Type of Document Dissertation
Author McLallen, Wendy Weston
URN etd-04092007-001046
Title Affectionately Yours: Women's Correspondence Networks in Eighteenth-Century British America
Degree Doctor of Philosophy
Department English, Department of
Advisory Committee
Advisor Name Title
Dennis Moore Committee Chair
Keywords
  • Correspondence
  • Manuscript Cutlure
  • Epistolarity
  • Commonplace Books
Date of Defense 2007-03-30
Availability unrestricted
Abstract
This dissertation examines epistolary manuscripts circulated among networks of women in eighteenth-century British America. The women saved and collected correspondence, copied important letters into commonplace books, and composed entire journals in letter format for family member or close friends. These writings, as they circulated from hand to hand, helped to solidify culturally significant social networks. This dissertation delves into the markedly performative nature of these writings and asks: even though these women writers, ostensibly, did not intend their texts for public consumption, to what extent did those texts provide public stages on which the women could rehearse, control, inscribe, or elide the fluid, yet often conflicting subject positions of the era? This dissertation examines five specific networks of writing women in eighteenth-century British America. Chapter one focuses on the writings of Elizabeth Fergusson, Annis Stockton, Hannah Griffitts, Milcah Moore, and Susannah Wright, the group of writers known as the “Philadelphia coterie,” and uses their letters to establish epistolary patterns that inform my readings of the other networks of women writers—the same patterns that will ultimately influence the earliest epistolary fiction. Chapter two examines the diary of Grace Galloway and the letters of Anne Hulton, two avowedly loyalist women in British America.

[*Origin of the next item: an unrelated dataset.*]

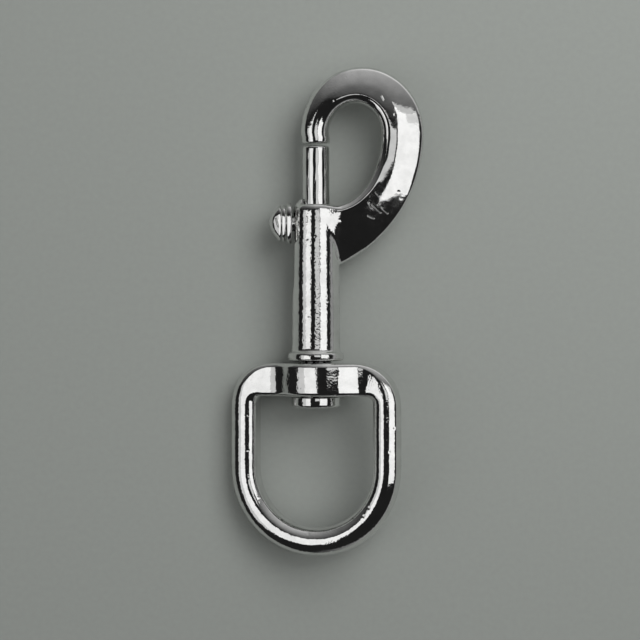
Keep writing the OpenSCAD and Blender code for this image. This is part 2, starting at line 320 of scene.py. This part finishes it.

Chapter three focuses on the life and letters of shopkeeper Elizabeth Murray and her network of women merchants while chapter four examines the letters of the two most historically recognizable women in this study: Abigail Adams and Mercy Otis Warren. The networks of women I address in these chapters span multiple generations, and this multi-generational dynamic leaves a legacy of friendship that can help us better understand and locate the belles lettres of British America. However, the writings generated by these networks also leave a literary legacy that allows us to reconsider other writings in other genres, and it is to that endeavor I turn in the conclusion. The conclusion looks at Hannah Foster’s epistolary novels in the context of early-American networks of writing women and uses the women’s manuscripts to reposition the early-American novel.